RP: The next question is: How do you diversify? The important thing, says Professor Weber, is to diversify across different geographical regions and different asset classes.
MW: The idea of optimally diversifying is that you look at different asset classes first and you diversify across different asset classes and as the second thing, even within these asset classes, you diversify as broad as possible. If you think about different asset classes, clearly as stock, bond, and commodities - you can think about other ones - but these are the most liquid tradable asset classes. Within the stock, you have a variety of different stocks.
RP: Of course, the downside of diversification is that you aren’t heavily exposed to the sector that’s about to enjoy big returns. But that’s not the point. After all, nobody knows which region or asset class is about to outperform from one year to the next.
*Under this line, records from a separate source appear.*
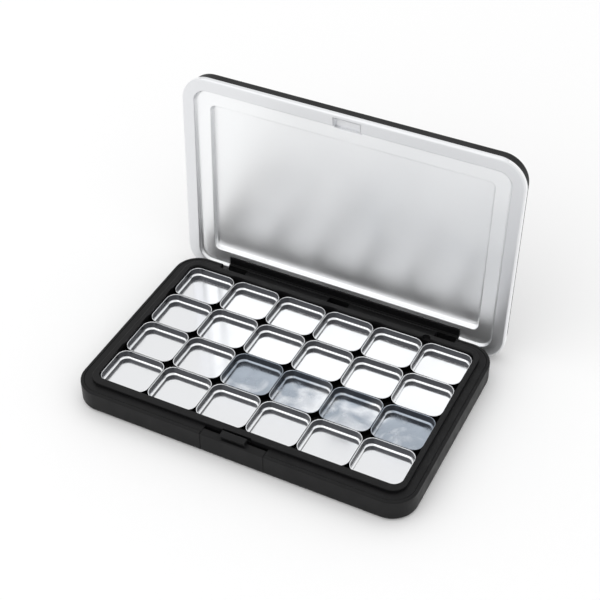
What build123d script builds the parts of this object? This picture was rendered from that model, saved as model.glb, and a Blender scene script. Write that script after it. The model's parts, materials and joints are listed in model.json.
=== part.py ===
"""Slim hinged watercolour case: a black two-part base, a silver-lined lid on a rear hinge, a
push latch at the front and 24 loose steel pans on a magnetic sheet.

Frame: millimetres, origin at the centre of the base's underside, +X along the long side,
-Y towards the latch, +Z up. The lid is drawn closed and then turned to its open rest pose.
"""

from build123d import *
import os

# Base: outer shell
CASE_LENGTH = 128.1
CASE_DEPTH = 82.6
RIM_HEIGHT = 8.8
CASE_CORNER = 9.5
SHELL_WALL = 1.2
SHELL_FLOOR = 1.2
UNDER_EDGE = 1.5
RIM_EDGE = 0.5
PLATE_DROP = 0.1
PLATE_INSET = 1.55
PLATE_HALF_DEPTH = 37.06
PLATE_CORNER = 8.0
PLATE_GAP = 0.05

# Base: inner frame with its ledge, raised lip and well
SEAM = 0.15
LEDGE_DROP = 0.1
LIP_HEIGHT = 1.3
LIP_SIDE_INSET = 4.15
LIP_FRONT_INSET = 4.3
LIP_BACK_INSET = 3.8
LIP_EDGE = 0.3
WELL_SIDE_MARGIN = 0.45
WELL_END_MARGIN = 0.35
WELL_CORNER = 3.6
SHEET_THICKNESS = 1.0
NOTCH_RADIUS = 1.6

# Pans
PAN_COLUMNS = 6
PAN_ROWS = 4
PAN_PITCH_X = 19.3
PAN_PITCH_Y = 17.27
PAN_GAP = 0.2
PAN_HEIGHT = 3.4
PAN_WALL = 0.3
PAN_CORNER = 3.8
PAN_FOOT_RADIUS = 1.2
PAN_SHIFT_Y = 0.6

# Lid: silver tray
LID_GAP = 0.25
LID_SIDE_OVERHANG = 1.3
LID_REAR_OVERHANG = 2.3
LID_CORNER = 10.8
TRAY_SHEET = 0.45
BAND_HEIGHT = 1.5
BAND_WALL = 0.8
BAND_EDGE = 0.35
FLANGE_WIDTH = 5.1
LEDGE_WIDTH = 6.0
STEP_DEPTH = 1.5
FLOOR_DEPTH = 3.5
FLANGE_CORNER = 5.2
FLOOR_CORNER = 2.2

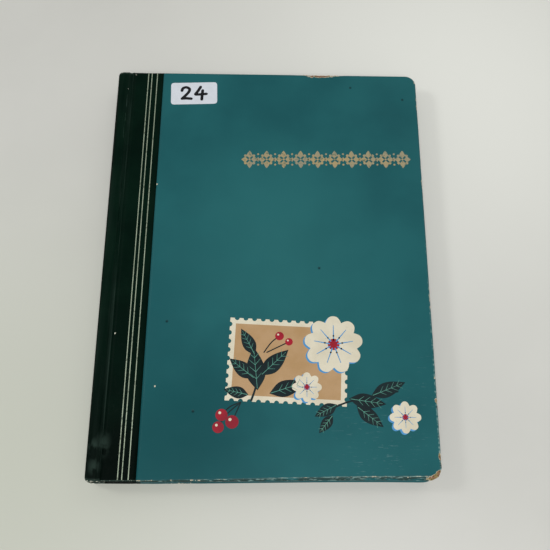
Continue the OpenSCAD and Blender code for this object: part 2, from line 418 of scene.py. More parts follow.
@dataclass(frozen=True)
class Foil(Finish):
    """Hot-stamped imitation gold foil: a thin satin metal film, duller where it has rubbed."""

    metallic: float = 0.3
    roughness: float = 0.45
    worn: str = "#5d6a55"

    def dress(self, p: Pattern) -> dict:
        """Foil that thins into the cloth or paper under it."""
        thin = p.patches(1.6, 0.54, 0.68, 6)
        return {
            "Base Color": p(Op.MIX, thin, self.tone(p, 18, 0.35, 0.65, 3), self.worn),
            "Metallic": p(Op.BLEND, thin, self.metallic, 0.1),
            "Roughness": p(Op.BLEND, thin, self.roughness, 0.6),
            "Normal": p(Op.RELIEF, p.cloud(0.7, 3), 0.01 * MM),
        }


@dataclass(frozen=True)
class Ink(Finish):
    """Screen-printed enamel ink: an opaque, even, faintly raised film with pinholes of wear."""

    roughness: float = 0.45
    pinhole: str = "#55706c"

    def dress(self, p: Pattern) -> dict:
        """Even ink with a faint mottle and scattered pinholes."""
        holes = p(Op.STEP, p.cloud(0.9, 4), 0.7, 0.74, 0.6)
        return {
            "Base Color": p(Op.MIX, holes, self.tone(p, 14), self.pinhole),
            "Normal": p(Op.RELIEF, p.cloud(0.6, 2), 0.008 * MM),
        }


@dataclass(frozen=True)
class Board(Finish):
    """Strawboard: pressed fibres, tan, rough and slightly layered at a broken edge."""

    def dress(self, p: Pattern) -> dict:
        """Short fibres of two tones in thin layers."""
        fibre = p.cloud(1.1, 7, (0.4, 1, 5))
        shade = p(Op.MIX, p(Op.STEP, fibre, 0.38, 0.62), self.colour, self.second)
        return {"Base Color": shade, "Normal": p(Op.RELIEF, fibre, 0.12 * MM)}


@dataclass(frozen=True)
class Woven(Finish):
    """Plain-woven cloth: matt crossed threads with dark gaps between them."""

    thread: float = 0.5

    def dress(self, p: Pattern) -> dict:
        """Two crossed bands of threads."""
        # The wave turns 20 radians a unit, so a thread is drawn about six times as wide as the real
        # one, so that it shows.
        scale = 1 / (self.thread * MM) / 20
        bands = [p(Op.BANDS, p.place, scale, 0.6, 2, bands_direction=axis) for axis in ("X", "Y")]
        weave = p(Op.TIMES, *bands)
        return {
            "Base Color": p.layered(self.tone(p, self.mottle, 0.3), (self.second, weave, 0.35)),
            "Normal": p(Op.RELIEF, weave, 0.08 * MM),
        }


@dataclass(frozen=True)
class Film(Finish):
    """Clear acetate pocket strip: glass-like, with a frosted line of glue along its foot."""

    def dress(self, p: Pattern) -> dict:
        """Clear film that turns milky where it is glued."""
        glue = p(Op.CARRIED, attribute_name="glue")
        return {
            "Base Color": p(Op.MIX, glue, self.colour, self.second),
            "Roughness": p(Op.BLEND, glue, self.roughness, 0.6),
            "Transmission Weight": 0.92,
            "Normal": p(Op.RELIEF, p.cloud(40, 2, (0.4, 1, 1)), 0.2 * MM),
        }


@dataclass(frozen=True)
class Glassine(Finish):
    """Glassine interleaf: smooth calendered paper, half see-through, with faint cockles."""

    cover: float = 0.45

    def dress(self, p: Pattern) -> dict:
        """Cloudy, half see-through paper."""
        return {
            "Base Color": self.tone(p, 3, 0.35, 0.65, 6),
            "Alpha": self.cover,
            "Normal": p(Op.RELIEF, p.cloud(26, 3, (1, 0.5, 1)), 0.5 * MM),
        }


# Satin teal under a broad soft gloss, then a near-black sheen broken by pebbles.
COVER_PAPER = CoverPaper("varnished_cover_paper", "#185257", "#1f5d61", roughness=0.38, ior=1.2)
BOOK_CLOTH = BookCloth("pebbled_book_cloth", "#01110a", "#041910", roughness=0.45, ior=1.1)
# Dry tan fibres with no shine.
BARE_BOARD = Board("strawboard", "#9c7f52", "#c2a878", roughness=0.9)
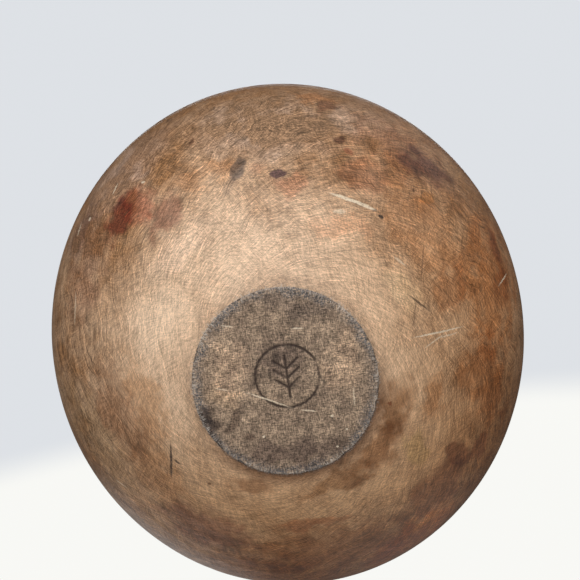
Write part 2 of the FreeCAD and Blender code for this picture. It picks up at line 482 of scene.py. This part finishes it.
# Broad stains and worn places on the wall, with soft edges: tint and strength.
SOFT_STAINS = (
    (-82, -95, 17, 10, -55, (0.56, 0.30, 0.32), 0.95),   # a red stain with paler tails
    (-68, -99, 15, 11, -50, (0.90, 0.60, 0.58), 0.9),
    (-54, -92, 18, 10, -50, (0.66, 0.52, 0.52), 0.9),
    (75, -112, 35, 18, 40, (0.90, 0.80, 0.78), 0.8),     # dark purple brown near the rim
    (95, -98, 25, 11, 40, (0.42, 0.34, 0.37), 0.95),
    (132, -46, 14, 6, 70, (0.60, 0.48, 0.48), 0.8),
    (118, -88, 24, 6, 60, (1.08, 1.12, 1.05), 0.7),
    (54, 24, 26, 12, -75, (0.48, 0.37, 0.28), 0.95),
    (75, 25, 16, 10, -80, (0.80, 0.64, 0.50), 0.8),      # darker round the foot, most towards +Y
    (42, 45, 27, 14, -45, (0.56, 0.44, 0.34), 0.95),
    (22, 60, 25, 9, -15, (0.62, 0.52, 0.42), 0.9),
    (-78, 5, 32, 17, 80, (0.80, 0.68, 0.57), 0.85),
    (-80, 50, 28, 18, 60, (0.86, 0.76, 0.66), 0.85),
    (-25, 55, 18, 7, 15, (0.62, 0.52, 0.45), 0.85),
    (20, -136, 80, 26, 2, (1.08, 1.28, 1.68), 0.95),     # bluish grey, in part the light there
    (-80, -118, 52, 18, -38, (1.05, 1.20, 1.62), 0.95),
    (-110, -92, 24, 9, -55, (0.82, 0.86, 1.06), 0.8),
    (-105, -70, 42, 17, -70, (0.75, 0.69, 0.71), 0.9),   # handled brown along the sides
    (-95, 10, 38, 18, 75, (0.72, 0.62, 0.56), 0.85),
    (122, -25, 50, 28, -85, (0.95, 0.74, 0.56), 0.9),    # old oil, orange brown
    (84, -66, 40, 18, 55, (1.02, 0.90, 0.80), 0.8),
    (95, -30, 18, 12, -80, (0.88, 0.73, 0.62), 0.8),
    (128, -24, 14, 8, -80, (0.78, 0.62, 0.50), 0.8),
    (110, 25, 40, 20, 85, (0.90, 0.70, 0.54), 0.8),
    (75, 85, 32, 18, -40, (0.64, 0.50, 0.42), 0.9),
    (10, 112, 75, 30, 5, (0.66, 0.53, 0.42), 0.95),
    (60, 119, 42, 17, -33, (1.30, 0.95, 0.50), 0.9),     # orange, in part light from beneath
    (-58, 86, 34, 19, 25, (0.58, 0.45, 0.43), 0.9),
    (5, 86, 24, 5, 0, (0.74, 0.54, 0.44), 0.8),
    (66, 50, 16, 10, 70, (0.90, 0.94, 0.76), 0.7),       # greenish clouds
    (68, -38, 16, 10, 60, (1.15, 1.22, 1.20), 0.8),
    (63, -115, 9, 6, 30, (0.86, 0.92, 0.86), 0.7),
    (-118, 30, 52, 20, 70, (0.90, 0.95, 0.94), 0.8),
    (56, -98, 18, 11, 20, (0.84, 0.68, 0.64), 0.8),      # reddish clouds
    (44, -141, 9, 6, 10, (0.75, 0.60, 0.58), 0.8),
    (1, -112, 9, 6, 0, (0.92, 0.80, 0.78), 0.7),
    (-30, -110, 22, 9, -10, (1.18, 1.04, 0.92), 0.7),    # worn paler by hands
    (16, -100, 13, 7, 5, (1.08, 0.84, 0.78), 0.7),
    (42, -74, 18, 8, 15, (1.20, 1.02, 0.94), 0.7),
    (-60, -50, 40, 20, -65, (1.10, 1.14, 1.18), 0.8),
    (-45, -76, 26, 11, -35, (1.12, 1.14, 1.20), 0.7),
    (38, -149, 16, 4, 10, (1.25, 1.00, 0.78), 0.8),
)

# Smaller spots on the wall, with firm ragged edges.
SPOTS = (
    (-10, -111, 9, 5, -60, (0.36, 0.40, 0.50), 0.9),      # a grey smudge
    (-16, -103, 6, 3, -60, (0.78, 0.80, 0.84), 0.7),
    (11, -106, 6.5, 2.6, 5, (0.20, 0.16, 0.28), 0.9),     # an ink spot
    (47, -120, 4.5, 2.5, 10, (0.50, 0.40, 0.42), 0.85),
    (51, -113, 4.0, 2.5, 30, (0.66, 0.44, 0.44), 0.8),
    (-35, -131, 3.0, 2.2, -60, (0.48, 0.40, 0.38), 0.9),
    (84, -67, 7.0, 4.0, 20, (0.68, 0.72, 0.76), 0.75),
    (91, -82, 6.0, 4.0, 0, (1.35, 1.15, 0.85), 0.7),
    (83, -87, 1.6, 1.2, 60, (0.35, 0.28, 0.28), 0.9),
    (52, 20, 2.2, 1.6, 0, (0.45, 0.25, 0.20), 0.8),
    (-49, 53, 1.6, 1.2, 0, (0.35, 0.28, 0.25), 0.9),
    (91, 64, 14, 9, 50, (0.58, 0.44, 0.38), 0.9),         # a dried spill
    (105, 66, 13, 9, -60, (0.66, 0.48, 0.42), 0.8),
)

# The foot: paler where it has rubbed, darker where grime stays.
FOOT_STAINS = (
    (-28, -12, 20, 14, -80, (1.50, 1.45, 1.40), 0.9),
    (-32, 5, 12, 9, 10, (1.40, 1.35, 1.25), 0.7),
    (32, -5, 22, 12, -80, (1.45, 1.40, 1.35), 0.9),
    (0, -12, 16, 13, 5, (0.60, 0.58, 0.62), 0.85),
    (12, -38, 24, 7, 12, (0.66, 0.66, 0.70), 0.8),
    (0, 38, 32, 11, 5, (0.50, 0.47, 0.50), 0.9),
    (-42, 20, 16, 6, 62, (0.22, 0.20, 0.22), 0.95),
    (-29, 16, 6, 4, -30, (0.48, 0.45, 0.45), 0.9),
    (-23, 27, 5, 4, 10, (0.55, 0.50, 0.50), 0.8),
)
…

MW: The beauty of the idea of diversifying is, that you always have some bad things and some good things happening: There might be a bond bubble, there might be a gold rush, there might be a lot of things going on. That is basically the idea of diversifying. If you use a passive diversified strategy, you don’t have to care. It doesn’t matter to you.
RP: Most investors should primarily hold stocks, as well as bonds to dampen the risk. But Professor Weber also recommends keeping a cash reserve, for two reasons.
MW: It’s basically an idea to reduce risk. That’s one reason why you should hold cash in accordance with your risk preference. The second reason is that it is a buffer in case you need some money because your car breaks down, you want to go for a big journey or remodel the house. That’s a different need of cash. So for those two different reasons you might want to hold cash.
RP: So that, in a nutshell, is diversification. It’s not complicated, but it’s very sensible. After all, as an investor, it’s better to be roughly right than completely wrong. Thank you to Professor Weber, and to you for watching. Goodbye.